Agree with everything passthecremeeggs wrote. I love our Aga and have completely converted both DH and MIL who had never used one before we bought a house with one, although I grew up with an oil fired one. My mother has never learned to cook on anything other than an Aga or Rayburn.

Every Aga is different and your cooking times and style have to be adjusted to suit. The only time ours gets turned off is for servicing and when we are on holiday for 2 weeks in July. Ours is a 4 oven gas Aga, so not directly comparable but we were without heating (or a boiler) for about 7 months last year, so all gas consumed was by the Aga. Monthly gas bill was about £50. It kept the house warm enough to not be bothered about the lack of heating, even in January. It completely eliminates the need for a tumble dryer, so we don't even have one. The weather in UK is rarely hot enough for long enough for having a hot Aga to cause real issues with overheating kitchens in my experience.

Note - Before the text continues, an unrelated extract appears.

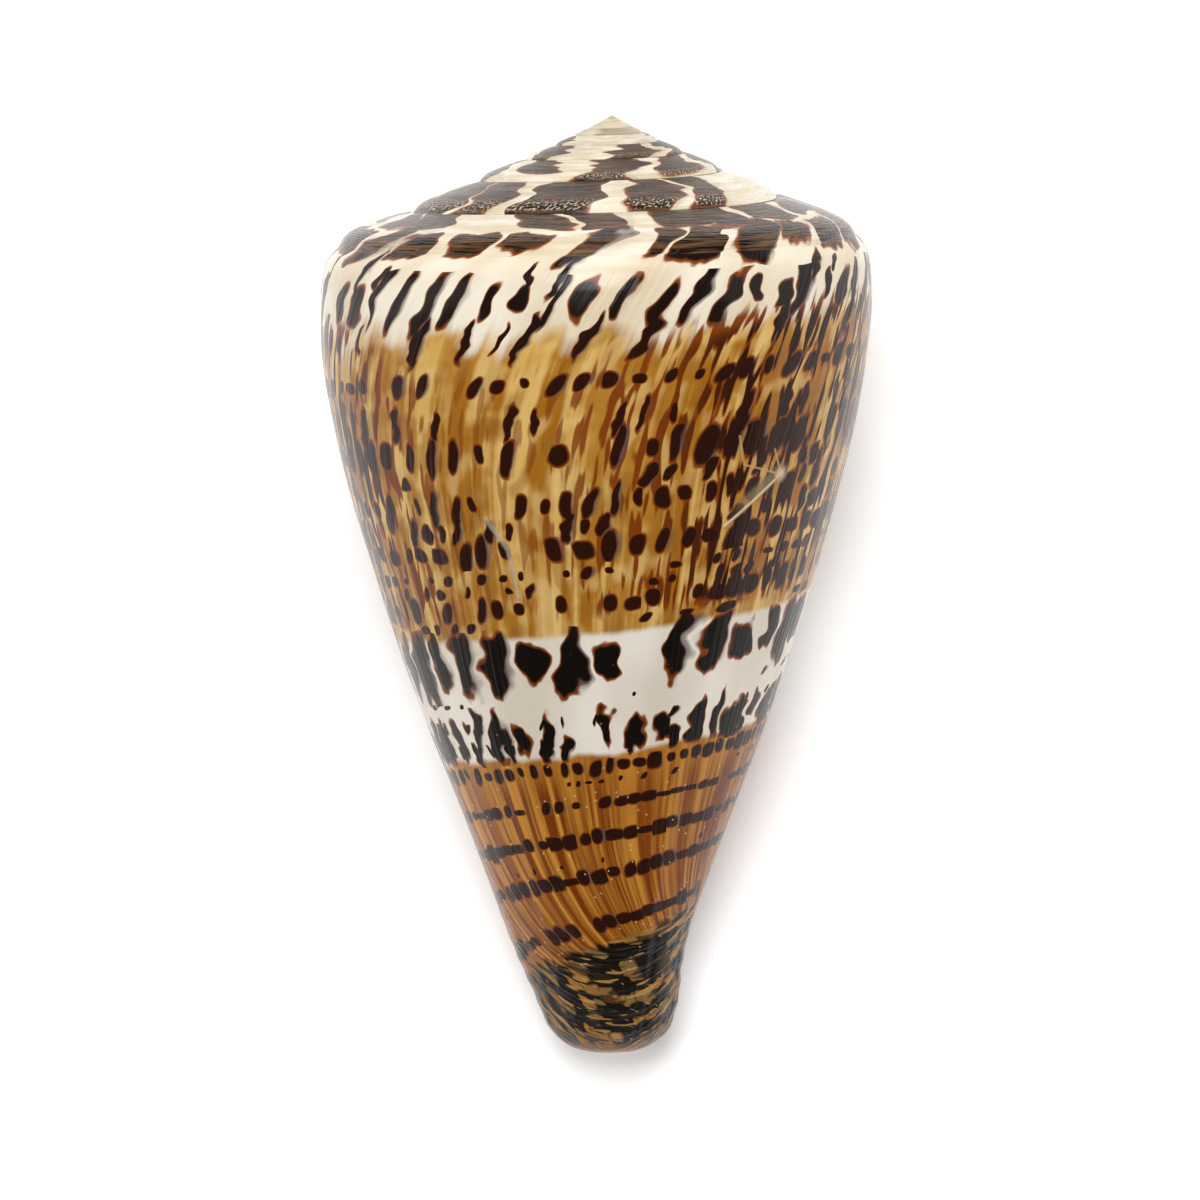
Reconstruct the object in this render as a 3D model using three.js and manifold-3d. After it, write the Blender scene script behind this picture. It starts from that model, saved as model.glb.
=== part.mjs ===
// Cone shell: one piece grown as a right-handed spiral, lying on the floor with its mouth down.
// Lengths are millimetres. The shell is shaped upright about the axis of its spiral, apex at the
// top, then laid down with the apex towards +Y and the back of the body whorl uppermost.
import * as THREE from "three";
import Module from "manifold-3d";

const wasm = await Module();
wasm.setup();

const shellLength = 72; // apex to the tip of the siphonal end, along the axis
const shoulderRadius = 22.25; // widest half-width, at the left side of the body whorl
const growthPerTurn = 1.53; // how much wider each whorl is than the one before
const lateSlowing = 0.126; // the last whorl grows this much less (natural logarithm)
const lateSlowingTurns = 0.35; // over about this share of a turn
const lipAngle = 235; // degrees round the spiral from the right side to the edge of the lip
const turnsModelled = 7; // whorls from the first one shown to the lip
const stepsPerTurn = 48;

const spireSlope = 0.5; // drop of the shoulder line per unit of radius
const apexRise = 0.46; // the first whorls stand this much higher
const apexRiseRadius = 3.1; // and the extra rise dies away over this radius

const wall = 1.6; // thickness of the body whorl
const lipWall = 1.0; // thickness at the edge of the lip
const cavityDegrees = 325; // how far the hollow winds back from the lip
const glaze = 0.25; // callus left on the inner whorl along the mouth

const layTilt = 14.4; // degrees the apex end is raised when the shell rests on its mouth side
const layRoll = 5.8; // degrees the shell is rolled about its own axis

// Side of the whorl: share of the height from shoulder to tip, then the radius as a share of the
// shoulder radius half a turn before the lip side (early) and close to it (late).
const side = [
  [0.0, 0.986, 0.985], [0.03, 0.997, 0.997], [0.073, 0.998, 1.0], [0.124, 0.983, 0.993],
  [0.2, 0.942, 0.957], [0.277, 0.886, 0.909], [0.379, 0.799, 0.826], [0.481, 0.701, 0.737],
  [0.584, 0.594, 0.634], [0.686, 0.474, 0.522], [0.788, 0.356, 0.416], [0.845, 0.296, 0.358],
  [0.89, 0.268, 0.308], [0.923, 0.262, 0.268], [0.962, 0.226, 0.22], [0.984, 0.168, 0.17],
  [0.996, 0.08, 0.1], [1.0, 0.0, 0.0],
];
// Ramp of the whorl near its shoulder: radius and height above the shoulder level, in shoulder radii.
const rampOuter = [[0.862, 0.138], [0.915, 0.102]];
const suture = [0.94, 0.066]; // where the next whorl is laid on
const underSuture = [0.967, 0.042];
const rampRise = 0.012; // the ramp bulges up this much between its edges

const rad = THREE.MathUtils.degToRad;

function shoulder(angle) {
  const back = (180 - angle) / 360;
  const drop = Math.log(growthPerTurn) * back - lateSlowing * (1 - Math.exp(-back / lateSlowingTurns));
  return shoulderRadius * Math.exp(-drop);
}

function shoulderLevel(radius) {
  return -(spireSlope * radius + apexRise * (1 - Math.exp(-radius / apexRiseRadius)));
}

function onWhorl(angle, pair) {
  const R = shoulder(angle);
  return [pair[0] * R, shoulderLevel(R) + pair[1] * R];
}

function tipLevel(angle) {
  const mouth = lipAngle - 360;
  return angle >= mouth ? -shellLength : -shellLength * Math.sqrt(shoulder(angle) / shoulder(mouth));
}

// One section of the whorl, from the suture on the whorl before, over the ramp, to the tip.
const rampCount = 5; // points before the one that becomes the next suture
function section(angle) {
  const R = shoulder(angle);
  const inner = onWhorl(angle - 360, suture);
  const outer = onWhorl(angle, rampOuter[0]);
  const points = [inner];
  for (const w of [0.33, 0.67]) {
    points.push([
      THREE.MathUtils.lerp(inner[0], outer[0], w),
      THREE.MathUtils.lerp(inner[1], outer[1], w) + 4 * w * (1 - w) * rampRise * R,
    ]);
  }
  points.push(outer, onWhorl(angle, rampOuter[1]), onWhorl(angle, suture), onWhorl(angle, underSuture));
  const late = THREE.MathUtils.clamp(angle / 180, -0.7, 1.15);
  const top = shoulderLevel(R);
  const bottom = tipLevel(angle);
  for (const [down, early, near] of side) {
    points.push([R * THREE.MathUtils.lerp(early, near, late), THREE.MathUtils.lerp(top, bottom, down)]);
  }
  return points;
}

function place(angle, [r, z]) {
  return [r * Math.cos(rad(angle)), -r * Math.sin(rad(angle)), z];
}

class Solid {
  constructor() {
    this.points = [];
    this.faces = [];
    this.known = new Map();
  }
  vertex(p) {
    const key = p.map((c) => Math.round(c * 1e5)).join(",");
    if (!this.known.has(key)) {
      this.known.set(key, this.points.length);
      this.points.push(p);
    }
    return this.known.get(key);
  }
  face(a, b, c) {
    if (a !== b && b !== c && c !== a) this.faces.push([a, b, c]);
  }
  strip(first, second) {
    for (let k = 0; k + 1 < first.length; k++) {
      this.face(first[k], second[k], second[k + 1]);
      this.face(first[k], second[k + 1], first[k + 1]);
    }
  }
  // A flat face in the half-plane at one angle, given as radius and height.
  cap(angle, outline, anticlockwise) {
    const ids = outline.map((p) => this.vertex(place(angle, p)));
    const flat = outline.map(([r, z]) => new THREE.Vector2(r, z));
    for (const [a, b, c] of THREE.ShapeUtils.triangulateShape(flat, [])) {
      const turned = THREE.ShapeUtils.area([flat[a], flat[b], flat[c]]) > 0;
      if (turned === anticlockwise) this.face(ids[a], ids[b], ids[c]);
      else this.face(ids[a], ids[c], ids[b]);
    }
  }
  manifold() {
    const mesh = new wasm.Mesh({
      numProp: 3,
      vertProperties: new Float32Array(this.points.flat()),
      triVerts: new Uint32Array(this.faces.flat()),
    });
    return new wasm.Manifold(mesh);
  }
}

// The grown body, before its hollow: ribbons wound from the apex to the lip.
const grown = new Solid();
const step = 360 / stepsPerTurn;
const firstAngle = lipAngle - 360 * turnsModelled;
const count = stepsPerTurn * turnsModelled;
const rows = [];
for (let i = 0; i <= count; i++) {
  const angle = firstAngle + i * step;
  const whole = section(angle);
  const shown = i >= count - stepsPerTurn ? whole : whole.slice(0, rampCount + 1);
  rows.push(shown.map((p) => grown.vertex(place(angle, p))));
}
for (let i = 0; i < count; i++) {
  const width = Math.min(rows[i].length, rows[i + 1].length);
  const short = i < count - stepsPerTurn;
  const n = short ? rampCount + 1 : width;
  grown.strip(rows[i].slice(0, n), rows[i + 1].slice(0, n));
}
const apex = grown.vertex([0, 0, section(firstAngle)[0][1] + 0.18]);
for (let i = 0; i < stepsPerTurn; i++) grown.face(apex, rows[i + 1][0], rows[i][0]);
for (let k = 0; k < rampCount; k++) grown.face(apex, rows[0][k], rows[0][k + 1]);
const lip = section(lipAngle);
const under = section(lipAngle - 360);
grown.cap(lipAngle, [...lip, ...under.slice(rampCount + 1, -1).reverse()], true);

function radiusAt(angle, z) {
  const s = section(angle).slice(rampCount);
  if (z >= s[0][1]) return s[0][0];
  for (let k = 0; k + 1 < s.length; k++) {
    if (z <= s[k][1] && z >= s[k + 1][1]) {
      const w = (s[k][1] - z) / (s[k][1] - s[k + 1][1]);
      return THREE.MathUtils.lerp(s[k][0], s[k + 1][0], w);
    }
  }
  return 0;
}

// Section of the hollow: under the ramp, down inside the wall, and back up along the inner whorl.
function hollowSection(angle) {
  const s = section(angle);
  const inward = THREE.MathUtils.smoothstep(lipAngle - angle, 0, 30);
  const t = THREE.MathUtils.lerp(lipWall, wall, inward);
  const closing = THREE.MathUtils.smoothstep(angle, lipAngle - cavityDegrees, lipAngle - cavityDegrees + 60);
  const from = onWhorl(angle - 360, suture);
  const start = [0, from[1] - 1.25 * t];
  start[0] = radiusAt(angle - 360, start[1]) + glaze;
  const outer = [start];
  for (let k = 2; k < s.length - 7; k++) {
    const dr = s[k + 1][0] - s[k - 1][0];
    const dz = s[k + 1][1] - s[k - 1][1];
    const l = Math.hypot(dr, dz);
    const p = [s[k][0] + (dz / l) * t, s[k][1] - (dr / l) * t];
    p[1] = Math.min(p[1], start[1] - 0.04 * k);
    const rest = radiusAt(angle - 360, p[1]) + glaze;
    p[0] = rest + Math.max(0.35, (p[0] - rest) * THREE.MathUtils.lerp(0.15, 1, closing));
    outer.push(p);
  }
  const inner = outer.slice(5).map(([, z]) => [radiusAt(angle - 360, z - 0.6) + glaze, z - 0.6]);
  return [...outer, ...inner.reverse()];
}

const hollow = new Solid();
const hollowRows = [];
const hollowSteps = Math.round(cavityDegrees / step);
for (let i = 0; i <= hollowSteps; i++) {
  const angle = lipAngle + 2 - i * step;
  hollowRows.push([angle, hollowSection(angle)]);
}
const hollowIds = hollowRows.map(([angle, s]) => s.map((p) => hollow.vertex(place(angle, p))));
for (let i = 0; i + 1 < hollowIds.length; i++) {
  hollow.strip([...hollowIds[i], hollowIds[i][0]], [...hollowIds[i + 1], hollowIds[i + 1][0]]);
}
hollow.cap(hollowRows[0][0], hollowRows[0][1], false);
hollow.cap(hollowRows.at(-1)[0], hollowRows.at(-1)[1], true);

// The siphonal canal: an oval channel down the lower end, open towards the mouth side.
const canal = new Solid();
const canalTop = -57;
const canalBottom = -shellLength - 4;
const canalAngle = 252;
const canalRings = [];
for (let i = 0; i <= 8; i++) {
  const w = i / 8;
  const z = THREE.MathUtils.lerp(canalTop, canalBottom, w);
  const grow = THREE.MathUtils.smoothstep(w, 0, 0.6);
  const long = THREE.MathUtils.lerp(0.8, 5.2, grow);
  const wide = THREE.MathUtils.lerp(0.5, 2.7, grow);
  const out = THREE.MathUtils.lerp(6.2, 4.6, grow);
  const ring = [];
  for (let k = 0; k < 20; k++) {
    const a = (2 * Math.PI * k) / 20;
    const along = out + long * Math.cos(a);
    const across = wide * Math.sin(a);
    const c = Math.cos(rad(canalAngle));
    const n = -Math.sin(rad(canalAngle));
    ring.push(canal.vertex([along * c - across * n, along * n + across * c, z]));
  }
  canalRings.push(ring);
}
for (let i = 0; i < 8; i++) {
  canal.strip([...canalRings[i], canalRings[i][0]], [...canalRings[i + 1], canalRings[i + 1][0]]);
}
for (const [ring, flip] of [[canalRings[0], false], [canalRings[8], true]]) {
  for (let k = 1; k < 19; k++) {
    if (flip) canal.face(ring[0], ring[k + 1], ring[k]);
    else canal.face(ring[0], ring[k], ring[k + 1]);
  }
}

function outward(solid) {
  let m = solid.manifold();
  if (m.volume() < 0) {
    solid.faces = solid.faces.map(([a, b, c]) => [a, c, b]);
    m = solid.manifold();
  }
  return m;
}

const shellSolid = outward(grown).subtract(outward(hollow)).subtract(outward(canal));
const cut = shellSolid.getMesh();
const positions = [];
for (let i = 0; i < cut.vertProperties.length; i += cut.numProp) {
  positions.push(cut.vertProperties[i], cut.vertProperties[i + 1], cut.vertProperties[i + 2]);
}
const geometry = new THREE.BufferGeometry();
geometry.setAttribute("position", new THREE.Float32BufferAttribute(positions, 3));
geometry.setIndex([...cut.triVerts]);

geometry.rotateZ(rad(layRoll));
geometry.rotateX(rad(-90 + layTilt));
geometry.computeBoundingBox();
const box = geometry.boundingBox;
geometry.translate(-(box.min.x + box.max.x) / 2, -(box.min.y + box.max.y) / 2, -box.min.z);
geometry.computeVertexNormals();

const shell = new THREE.Mesh(
  geometry,
  new THREE.MeshStandardMaterial({ color: 0xd9c7a0, roughness: 0.35, metalness: 0 }),
);
shell.name = "shell";

const coneShell = new THREE.Group();
coneShell.name = "cone_shell";
coneShell.add(shell);
export default coneShell;
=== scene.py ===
"""Cone shell: one right-handed spiral of glossy, blotched shell, lying on its mouth on a white table."""
import math

import bpy
from mathutils import Matrix, Vector


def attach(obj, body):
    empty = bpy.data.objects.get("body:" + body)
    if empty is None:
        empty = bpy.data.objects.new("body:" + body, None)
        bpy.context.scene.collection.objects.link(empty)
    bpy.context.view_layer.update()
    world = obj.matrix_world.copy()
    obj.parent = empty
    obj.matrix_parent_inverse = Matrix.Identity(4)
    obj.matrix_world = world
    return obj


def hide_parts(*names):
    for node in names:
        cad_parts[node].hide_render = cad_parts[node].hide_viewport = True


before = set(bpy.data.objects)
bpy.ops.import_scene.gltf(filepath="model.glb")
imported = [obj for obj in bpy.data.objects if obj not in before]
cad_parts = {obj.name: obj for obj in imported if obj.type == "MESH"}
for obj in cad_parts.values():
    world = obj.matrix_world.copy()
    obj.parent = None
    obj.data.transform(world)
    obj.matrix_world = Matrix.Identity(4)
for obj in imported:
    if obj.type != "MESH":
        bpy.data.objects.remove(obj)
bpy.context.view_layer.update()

# ---------------------------------------------------------------------------------------------
# The shell. One piece of aragonite, grown by the animal as a wall wound round an axis: each new
# whorl is laid on the shoulder of the one before, so the ramp of every whorl stays in sight and
# the side of the last one runs down to the siphonal tip. The rule of growth winds it here.
# ---------------------------------------------------------------------------------------------
shell_length = 72.0  # mm, apex to siphonal tip
shoulder_radius = 22.25
growth_per_turn = 1.53
late_slowing = 0.126  # natural logarithm of what the last whorl falls short of that growth
late_slowing_turns = 0.35
lip_turn = 235 / 360  # from the right side round to the edge of the lip
turns_shown = 8
steps_per_turn = 264
ramp_rows = 12
side_rows = 170
side_crowding = 1.5  # how much closer together the rows of the side stand near the suture
spire_slope = 0.5
apex_rise = 0.46
apex_rise_radius = 3.1
suture_out = 0.94  # where the next whorl is laid on: radius and height in shoulder radii
suture_up = 0.066
wall = 1.6
lip_wall = 0.7
glaze = 0.25
hollow_turns = 0.88
lay_tilt = 14.4  # degrees; the lip, the mouth side and the tip then touch the table
lay_roll = 5.8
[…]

blankface · 05/06/2017 11:27

passthecremeeggs brilliant explanation Grin

I've got a 2 oven Aga, had it 22 years, wouldn't swap it for the world.
I remember being told that running costs were £1 per day when it was new, that's increased to whatever the oil price is currently. Wait until summer to fill the tank with cheaper oil, or keep an eye on oil prices to get the best price available.
I've also got independent oil fired central heating which runs from the same tank, so can't differentiate the costs for you.

My engineer said that Aga sell 'regulators' so you can run older models like the newer ones with temperature regulation if you want to investigate that, e.g. programme it to turn it right down if you're out at work then have it warm enough to cook on when you arrive home.

passthecremeeggs · 05/06/2017 12:40

Also if the reason that it's oil fired is because you're off the gas mains, look into whether the area you'll be living in has an oil club. Oil clubs let villages and towns order oil in bulk which keeps the cost down for the supplier so you get a better rate - oil-club.co.uk

SayrraT · 05/06/2017 18:18

I love our Rayburn but we've had to switch it off this year as we can't afford to run it! It costs about £100 per month in oil.